Cracking the top two

  • Published
  • By Chief Master Sgt. Mark Koenig
  • 934th Airlift Wing command chief
If you've ever wondered the secret to cracking into the top two enlisted grades, you're not alone. Many have pondered this question without an accurate conclusion. The perceived "secret" doesn't appear one day in a vision or revelation. You won't find it in the AF Times or Citizen Airmen magazine.

Senior Master Sergeant and Chief Master Sergeant promotions don't happen because the promotee is lucky or the individual is closer to retirement than the next person in the shop. In fact there's no secret to these top two promotions at all. The key to cracking the top two enlisted grades is based on two areas under your daily control; career performance and results. The hard work, sacrifice and results achieved during your career are built over a long period of time. Cracking the top two enlisted ranks requires sustained dedication and commitment to learning, following, training and then leading people to safe, successful mission accomplishment.

To fully understand how high the bar is set at these two grades, we must appreciate how competitive the CMSgt and SMSgt promotion selection process really is. By public law, only three percent of the enlisted force can be in the grades of SMSgt and CMSgt. The number that can be promoted is small and competition for the limited positions is very tough. Not every deserving NCO will be promoted - many highly qualified personnel will not be selected.
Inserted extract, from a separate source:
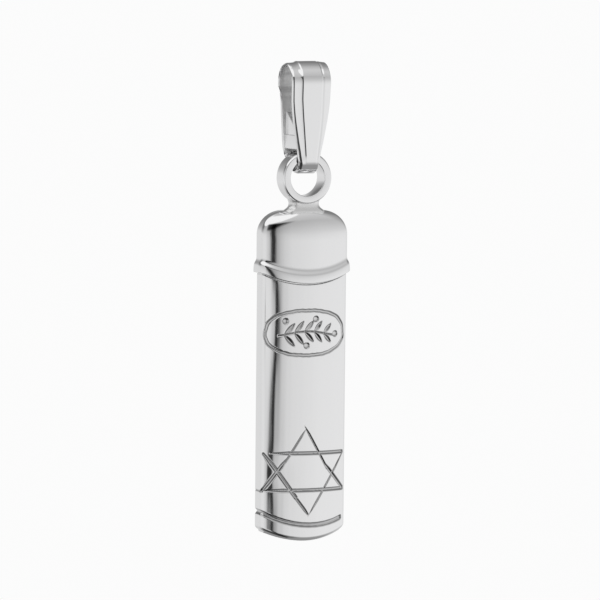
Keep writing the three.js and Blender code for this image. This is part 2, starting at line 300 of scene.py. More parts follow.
def star_cuts(x, z):
    """Six hand-cut lines of a six-pointed star, each a little different."""
    up, down = 3.05, -2.86
    bar_high, bar_low = 1.22, -1.18
    cuts = [
        ((-0.16, up + 0.12), (1.58, 0.2), 0.17, 0.1, 0.2, 1.0),
        ((1.42, 0.48), (2.88, bar_low - 0.02), 0.26, 0.13, 0.6, 0.9),
        ((-0.04, up - 0.16), (-1.45, 0.66), 0.16, 0.09, 0.3, 0.8),
        ((-1.3, 0.95), (-2.9, bar_low - 0.1), 0.27, 0.13, 0.3, 0.7),
        ((-2.9, bar_low - 0.05), (2.86, bar_low - 0.07), 0.27, 0.13, 0.4, 1.0),
        ((-2.4, bar_high + 0.06), (2.82, bar_high + 0.01), 0.27, 0.13, 0.3, 1.0),
        ((-2.8, bar_high + 0.02), (-0.7, -1.72), 0.3, 0.15, 0.6, 0.9),
        ((-0.85, -1.55), (0.16, down), 0.21, 0.11, 0.8, 0.6),
        ((2.88, bar_high - 0.04), (0.14, down - 0.16), 0.17, 0.09, 0.5, 0.2),
    ]
    depth = np.zeros_like(x)
    for start, end, width, deep, start_taper, end_taper in cuts:
        line = stroke(x - STAR_X, z - STAR_Z, start, end, width, deep, start_taper, end_taper)
        depth = np.maximum(depth, line)
    return depth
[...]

So what does it take? The first step to cracking into top two enlisted grades is getting smart on the requirements for promotion early in your career. 934AWI 36-2502 titled, Enlisted Placement/Promotions (SMSGT/E-8 & CMSGT/E-9) details the current eligibility requirements for the top two grades.

Next, know what makes you a desirable candidate. Consider what I think are the seven most important factors to be competitive for promotion. I call them the seven diamonds. Every NCO should possess qualities in each diamond, but the career-consistent high performers who excel in each diamond area stand the best chance of promotion. Each hiring official will set the priority sequence and specific weight assigned to any one diamond.

Diamond 1. EPR's. All aspects are considered: Job descriptions, individual rating factors, periods of supervision, overall evaluations, endorsement levels, stratification levels and the narrative word picture. Your EPR must factually convey that you have demonstrated qualities of leadership and managerial proficiency to be effective at the top two grades.

Diamond 2. Professional Competence: Those selected for the top two NCO grades must be the best qualified people available. Period. It's vital they have experience in diversified leadership, managerial expertise, strategic vision and critical thinking skills. They must be prepared for the challenges the Air Force Reserve will face in the future.

Diamond 3. Leadership. Simply put, you must be able to effectively lead people. The AF Reserve has many hard working technicians, journeymen, supervisors and program managers representing many skills. Each one contributing to the success of greatest Air Force in the world. But here's the truth, not all are poised, capable or even interested to lead at the highest enlisted levels. Senior Master Sergeants and Chief Master Sergeants must lead. Proven leadership is a job requirement.

Diamond 4. Job Responsibility. There are many jobs at the squadron and group levels that demand just as much of an individual as jobs at higher command levels. Your performance will be reviewed based on what you've been asked to accomplish, how well your team performed, and whether the intended results were achieved. Are you in a position where there is responsibility for directing the work of others or are you only responsible for your own individual performance?

Diamond 5. Breadth of Experience. This diamond addresses your overall professional background, experience, and "life knowledge." You must have knowledge and practical experience in areas other than your AF specialty. Have you remained in one career field (silo career) or have you opened your career aperture and learned multiple talents and skills in varied career fields? What's your level of involvement and contribution in areas outside the Air Force Reserve? The top two enlisted grades may be called on to fill any leadership job at any time. Do you possess the skills to lead people in any endeavor?

Diamond 6. Specific Achievements. Often recognized in the form of awards, there are also many other significant accomplishments that should be addressed within the narrative comments of the EPRs. Such recognition can help distinguish the truly outstanding performer.

Diamond 7. Education: Senior NCO's who are considered for the top two enlisted grades will have a broad range of academic achievements. This fall, a Community College of the Air Force (CCAF) degree will be the minimum education expectation for E-8 and E-9 position qualification. Academic education is part of the whole-person assessment. The degree to which the education enhances the SRNCO's potential to serve in the next higher grade will be considered.

In addition to the seven diamonds, the final element you must possess to qualify for the top two enlisted grades is passion. I'm talking "fire-in-the-belly" passion to serve and lead others. Without it you can't be your best. Passionate leadership has no boundaries, no time clock or calendar. Your passion to lead and serve others must be all the time, each day, every day.

The secret to cracking the top two enlisted grades is already in your grasp. The performance you demonstrate the results you achieve with the passion you possess each day defines who you are. These seven diamond areas will be your performance indicators. Are you prepared to crack into the top two?